• [Dataset extract]
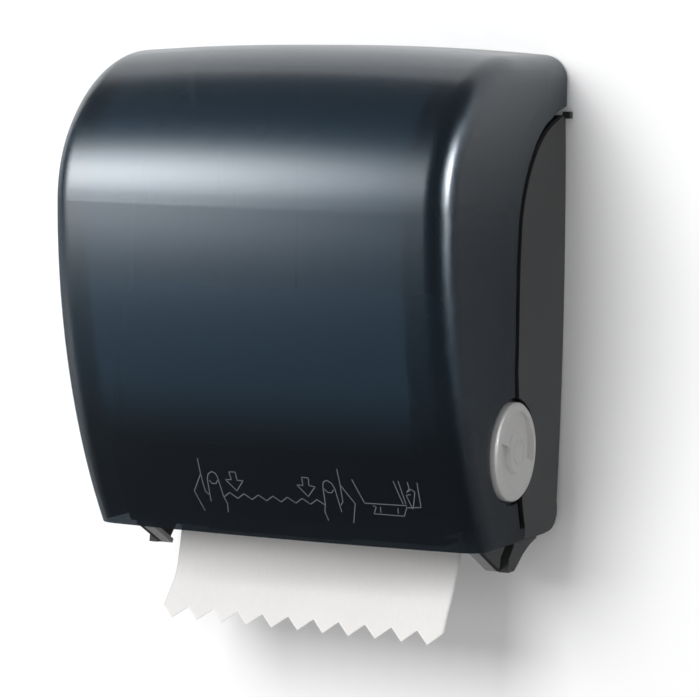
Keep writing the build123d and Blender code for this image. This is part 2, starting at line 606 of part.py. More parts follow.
def make_frame_screws():
    """Screws that hold the side frames and the arms to the back plate."""
    out = []
    for side in (-1, 1):
        for h in (40.0, 140.0):
            out.append(Pos(side * 101.0, -7.2, h - MOUNT_HEIGHT) * Rot(90, 0, 0) * Cylinder(3.6, 2.0))
        out.append(Pos(side * 99.6, -7.2, FULL_ROLL[1] - MOUNT_HEIGHT) * Rot(90, 0, 0) * Cylinder(3.2, 2.0))
    return out


def make_pinch_arm(side):
    """Swinging arm that presses the pinch roller on the drum."""
    x0, x1 = span(side, 112.4, 115.4)
    d, h = PINCH
    pivot = PINCH_PIVOT[0]
    pts = [(pivot - 6, 116), (pivot + 6, 116), (pivot + 5, 92), (d + 7, h - 3),
           (d + 3, h - 7), (d - 4, h - 7), (d - 7, h), (pivot - 5, 92)]
    body = prism(pts, x0, x1)
    post = rod((PINCH_PIVOT[0] - 1, 92.0), 1.6, *span(side, 115.0, 123.0))
    return body + post - rod(PINCH_PIVOT, 3.06, x0 - 1, x1 + 1) - rod(PINCH, 4.0, x0 - 1, x1 + 1)


def make_stub_hub(side):
    """Plug in the end of the stub roll's core, with its spindle."""
    core_end = abs(side * PAPER_HALF + PAPER_SHIFT)
    flange = rod(STUB_ROLL, 22.0, *span(side, core_end, core_end + 2.0))
    plug = rod(STUB_ROLL, 18.4, *span(side, core_end - 10, core_end + 0.1))
    return flange + plug + rod(STUB_ROLL, 4.0, *span(side, core_end, 112.0))


def main():
    """Write one file for each node."""
    os.makedirs("parts", exist_ok=True)
    for name, shape in make_parts().items():
        if isinstance(shape, list):
            shape = Compound(children=shape)
        export_step(shape, f"parts/{name}.step")


main()
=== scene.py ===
"""A wall-hung paper towel dispenser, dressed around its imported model.

Metres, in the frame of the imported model: X to the right, -Y out from the wall, +Z up, with the origin at
the centre of the wall screws. Each sub-assembly is a class with its sizes as fields and methods that build
its meshes and dress them. Each finish is a frozen dataclass that makes one material.
"""
import json
import logging
from dataclasses import dataclass, field
from enum import Enum

import bpy
import numpy as np
from mathutils import Matrix, Vector

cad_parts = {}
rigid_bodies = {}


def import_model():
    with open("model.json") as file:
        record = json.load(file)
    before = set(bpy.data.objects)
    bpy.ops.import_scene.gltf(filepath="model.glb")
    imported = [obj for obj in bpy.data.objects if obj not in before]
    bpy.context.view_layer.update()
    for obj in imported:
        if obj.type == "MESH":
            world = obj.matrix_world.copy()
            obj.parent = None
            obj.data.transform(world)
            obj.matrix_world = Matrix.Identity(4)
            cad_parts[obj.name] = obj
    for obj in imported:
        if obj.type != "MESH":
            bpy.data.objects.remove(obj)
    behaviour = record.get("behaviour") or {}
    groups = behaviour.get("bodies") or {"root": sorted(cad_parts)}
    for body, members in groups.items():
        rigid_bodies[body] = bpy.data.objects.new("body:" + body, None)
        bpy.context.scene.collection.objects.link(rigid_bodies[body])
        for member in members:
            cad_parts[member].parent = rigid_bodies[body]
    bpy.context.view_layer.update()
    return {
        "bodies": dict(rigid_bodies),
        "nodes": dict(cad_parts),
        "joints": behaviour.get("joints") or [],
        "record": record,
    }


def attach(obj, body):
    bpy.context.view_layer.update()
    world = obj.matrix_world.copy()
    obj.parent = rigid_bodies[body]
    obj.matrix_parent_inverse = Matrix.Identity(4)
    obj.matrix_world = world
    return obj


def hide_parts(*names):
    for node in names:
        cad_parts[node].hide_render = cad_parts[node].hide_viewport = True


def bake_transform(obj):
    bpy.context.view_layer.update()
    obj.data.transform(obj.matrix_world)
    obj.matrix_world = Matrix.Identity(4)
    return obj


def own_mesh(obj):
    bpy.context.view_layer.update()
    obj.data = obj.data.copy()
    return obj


LOG = logging.getLogger("dispenser")
MILLIMETRE = 0.001
Socket = bpy.types.NodeSocket
Tree = bpy.types.NodeTree


class Group(Enum):
    """Names of the shader node groups."""

    GRAIN = "MouldedGrain"
    DUST = "SettledDust"
    PANEL = "SoftPanel"


def feed(tree: Tree, value: object, socket: Socket) -> None:
    """Link a socket's source to it, or set its value.

    Args:
        tree: the node tree.
        value: a socket to link from, or a plain value.
        socket: the input.
    """
    if isinstance(value, Socket):
        tree.links.new(value, socket)
    else:
        socket.default_value = value


def compute(tree: Tree, operation: str, *values: object, clamp: bool = False) -> Socket:
    """Add a Math node.

    Args:
        tree: the node tree.
        operation: what it does, such as ADD.
        values: its inputs in order, each a number or a socket.
        clamp: keeps the result between 0 and 1.

    Returns:
        The result's socket.
    """
    node = tree.nodes.new("ShaderNodeMath")
    node.operation, node.use_clamp = operation, clamp
    for socket, value in zip(node.inputs, values):
        feed(tree, value, socket)
    return node.outputs[0]


def noise(tree: Tree, where: Socket, scale: object, detail: float) -> Socket:
    """Add a Noise Texture.

    Args:
        tree: the node tree.
        where: the coordinates.
        scale: its scale, a number or a socket.
        detail: its octaves.

    Returns:
        The socket of its value.
    """
    node = tree.nodes.new("ShaderNodeTexNoise")
    for label, value in (("Vector", where), ("Scale", scale), ("Detail", detail)):
        feed(tree, value, node.inputs[label])
    return node.outputs["Fac"]


def mix_colors(tree: Tree, share: Socket, first: object, second: object) -> Socket:
    """Add a Mix node between two colours.

    Args:
        tree: the node tree.
        share: how much of the second colour.
        first: a socket, or red, green and blue.
        second: a socket, or red, green and blue.

    Returns:
        The result's socket.
    """
    node = tree.nodes.new("ShaderNodeMix")
    node.data_type = "RGBA"
    sockets = {socket.identifier: socket for socket in (*node.inputs, *node.outputs)}
    tree.links.new(share, sockets["Factor_Float"])
    for label, color in (("A_Color", first), ("B_Color", second)):
        feed(tree, color if isinstance(color, Socket) else (*color, 1.0), sockets[label])
    return sockets["Result_Color"]


def mix_shaders(tree: Tree, share: object, first: Socket, second: Socket) -> Socket:
    """Add a Mix Shader node.

    Args:
        tree: the node tree.
        share: how much of the second shader, a number or a socket.
        first: the first shader.
        second: the second shader.

    Returns:
        The result's socket.
    """
    node = tree.nodes.new("ShaderNodeMixShader")
    for value, socket in zip((share, first, second), node.inputs):
        feed(tree, value, socket)
    return node.outputs[0]


def smooth_step(tree: Tree, source: Socket, steps: tuple, times: Socket = None) -> Socket:
    """Add a smooth step from one value to another, multiplied by an earlier mask.

    Args:
        tree: the node tree.
        source: the value that it goes by.
        steps: where the step begins and ends, and the values before and after it.
        times: the earlier mask, if there is one.

    Returns:
        The result's socket.
    """
    ramp = tree.nodes.new("ShaderNodeMapRange")
    ramp.interpolation_type = "SMOOTHSTEP"
    for label, value in zip(("From Min", "From Max", "To Min", "To Max"), steps):
        ramp.inputs[label].default_value = value
    tree.links.new(source, ramp.inputs["Value"])
    result = ramp.outputs["Result"]
    return result if times is None else compute(tree, "MULTIPLY", result, times)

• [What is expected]
Everything in the listing above should be restated exactly.

• [Task answer]
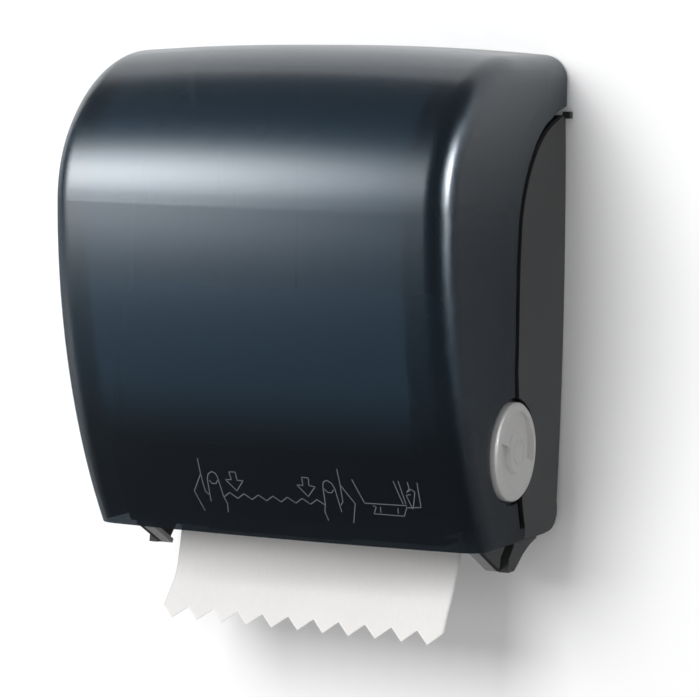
Keep writing the build123d and Blender code for this image. This is part 2, starting at line 606 of part.py. More parts follow.
def make_frame_screws():
    """Screws that hold the side frames and the arms to the back plate."""
    out = []
    for side in (-1, 1):
        for h in (40.0, 140.0):
            out.append(Pos(side * 101.0, -7.2, h - MOUNT_HEIGHT) * Rot(90, 0, 0) * Cylinder(3.6, 2.0))
        out.append(Pos(side * 99.6, -7.2, FULL_ROLL[1] - MOUNT_HEIGHT) * Rot(90, 0, 0) * Cylinder(3.2, 2.0))
    return out


def make_pinch_arm(side):
    """Swinging arm that presses the pinch roller on the drum."""
    x0, x1 = span(side, 112.4, 115.4)
    d, h = PINCH
    pivot = PINCH_PIVOT[0]
    pts = [(pivot - 6, 116), (pivot + 6, 116), (pivot + 5, 92), (d + 7, h - 3),
           (d + 3, h - 7), (d - 4, h - 7), (d - 7, h), (pivot - 5, 92)]
    body = prism(pts, x0, x1)
    post = rod((PINCH_PIVOT[0] - 1, 92.0), 1.6, *span(side, 115.0, 123.0))
    return body + post - rod(PINCH_PIVOT, 3.06, x0 - 1, x1 + 1) - rod(PINCH, 4.0, x0 - 1, x1 + 1)


def make_stub_hub(side):
    """Plug in the end of the stub roll's core, with its spindle."""
    core_end = abs(side * PAPER_HALF + PAPER_SHIFT)
    flange = rod(STUB_ROLL, 22.0, *span(side, core_end, core_end + 2.0))
    plug = rod(STUB_ROLL, 18.4, *span(side, core_end - 10, core_end + 0.1))
    return flange + plug + rod(STUB_ROLL, 4.0, *span(side, core_end, 112.0))


def main():
    """Write one file for each node."""
    os.makedirs("parts", exist_ok=True)
    for name, shape in make_parts().items():
        if isinstance(shape, list):
            shape = Compound(children=shape)
        export_step(shape, f"parts/{name}.step")


main()
=== scene.py ===
"""A wall-hung paper towel dispenser, dressed around its imported model.

Metres, in the frame of the imported model: X to the right, -Y out from the wall, +Z up, with the origin at
the centre of the wall screws. Each sub-assembly is a class with its sizes as fields and methods that build
its meshes and dress them. Each finish is a frozen dataclass that makes one material.
"""
import json
import logging
from dataclasses import dataclass, field
from enum import Enum

import bpy
import numpy as np
from mathutils import Matrix, Vector

cad_parts = {}
rigid_bodies = {}


def import_model():
    with open("model.json") as file:
        record = json.load(file)
    before = set(bpy.data.objects)
    bpy.ops.import_scene.gltf(filepath="model.glb")
    imported = [obj for obj in bpy.data.objects if obj not in before]
    bpy.context.view_layer.update()
    for obj in imported:
        if obj.type == "MESH":
            world = obj.matrix_world.copy()
            obj.parent = None
            obj.data.transform(world)
            obj.matrix_world = Matrix.Identity(4)
            cad_parts[obj.name] = obj
    for obj in imported:
        if obj.type != "MESH":
            bpy.data.objects.remove(obj)
    behaviour = record.get("behaviour") or {}
    groups = behaviour.get("bodies") or {"root": sorted(cad_parts)}
    for body, members in groups.items():
        rigid_bodies[body] = bpy.data.objects.new("body:" + body, None)
        bpy.context.scene.collection.objects.link(rigid_bodies[body])
        for member in members:
            cad_parts[member].parent = rigid_bodies[body]
    bpy.context.view_layer.update()
    return {
        "bodies": dict(rigid_bodies),
        "nodes": dict(cad_parts),
        "joints": behaviour.get("joints") or [],
        "record": record,
    }


def attach(obj, body):
    bpy.context.view_layer.update()
    world = obj.matrix_world.copy()
    obj.parent = rigid_bodies[body]
    obj.matrix_parent_inverse = Matrix.Identity(4)
    obj.matrix_world = world
    return obj


def hide_parts(*names):
    for node in names:
        cad_parts[node].hide_render = cad_parts[node].hide_viewport = True


def bake_transform(obj):
    bpy.context.view_layer.update()
    obj.data.transform(obj.matrix_world)
    obj.matrix_world = Matrix.Identity(4)
    return obj


def own_mesh(obj):
    bpy.context.view_layer.update()
    obj.data = obj.data.copy()
    return obj


LOG = logging.getLogger("dispenser")
MILLIMETRE = 0.001
Socket = bpy.types.NodeSocket
Tree = bpy.types.NodeTree


class Group(Enum):
    """Names of the shader node groups."""

    GRAIN = "MouldedGrain"
    DUST = "SettledDust"
    PANEL = "SoftPanel"


def feed(tree: Tree, value: object, socket: Socket) -> None:
    """Link a socket's source to it, or set its value.

    Args:
        tree: the node tree.
        value: a socket to link from, or a plain value.
        socket: the input.
    """
    if isinstance(value, Socket):
        tree.links.new(value, socket)
    else:
        socket.default_value = value


def compute(tree: Tree, operation: str, *values: object, clamp: bool = False) -> Socket:
    """Add a Math node.

    Args:
        tree: the node tree.
        operation: what it does, such as ADD.
        values: its inputs in order, each a number or a socket.
        clamp: keeps the result between 0 and 1.

    Returns:
        The result's socket.
    """
    node = tree.nodes.new("ShaderNodeMath")
    node.operation, node.use_clamp = operation, clamp
    for socket, value in zip(node.inputs, values):
        feed(tree, value, socket)
    return node.outputs[0]


def noise(tree: Tree, where: Socket, scale: object, detail: float) -> Socket:
    """Add a Noise Texture.

    Args:
        tree: the node tree.
        where: the coordinates.
        scale: its scale, a number or a socket.
        detail: its octaves.

    Returns:
        The socket of its value.
    """
    node = tree.nodes.new("ShaderNodeTexNoise")
    for label, value in (("Vector", where), ("Scale", scale), ("Detail", detail)):
        feed(tree, value, node.inputs[label])
    return node.outputs["Fac"]


def mix_colors(tree: Tree, share: Socket, first: object, second: object) -> Socket:
    """Add a Mix node between two colours.

    Args:
        tree: the node tree.
        share: how much of the second colour.
        first: a socket, or red, green and blue.
        second: a socket, or red, green and blue.

    Returns:
        The result's socket.
    """
    node = tree.nodes.new("ShaderNodeMix")
    node.data_type = "RGBA"
    sockets = {socket.identifier: socket for socket in (*node.inputs, *node.outputs)}
    tree.links.new(share, sockets["Factor_Float"])
    for label, color in (("A_Color", first), ("B_Color", second)):
        feed(tree, color if isinstance(color, Socket) else (*color, 1.0), sockets[label])
    return sockets["Result_Color"]


def mix_shaders(tree: Tree, share: object, first: Socket, second: Socket) -> Socket:
    """Add a Mix Shader node.

    Args:
        tree: the node tree.
        share: how much of the second shader, a number or a socket.
        first: the first shader.
        second: the second shader.

    Returns:
        The result's socket.
    """
    node = tree.nodes.new("ShaderNodeMixShader")
    for value, socket in zip((share, first, second), node.inputs):
        feed(tree, value, socket)
    return node.outputs[0]


def smooth_step(tree: Tree, source: Socket, steps: tuple, times: Socket = None) -> Socket:
    """Add a smooth step from one value to another, multiplied by an earlier mask.

    Args:
        tree: the node tree.
        source: the value that it goes by.
        steps: where the step begins and ends, and the values before and after it.
        times: the earlier mask, if there is one.

    Returns:
        The result's socket.
    """
    ramp = tree.nodes.new("ShaderNodeMapRange")
    ramp.interpolation_type = "SMOOTHSTEP"
    for label, value in zip(("From Min", "From Max", "To Min", "To Max"), steps):
        ramp.inputs[label].default_value = value
    tree.links.new(source, ramp.inputs["Value"])
    result = ramp.outputs["Result"]
    return result if times is None else compute(tree, "MULTIPLY", result, times)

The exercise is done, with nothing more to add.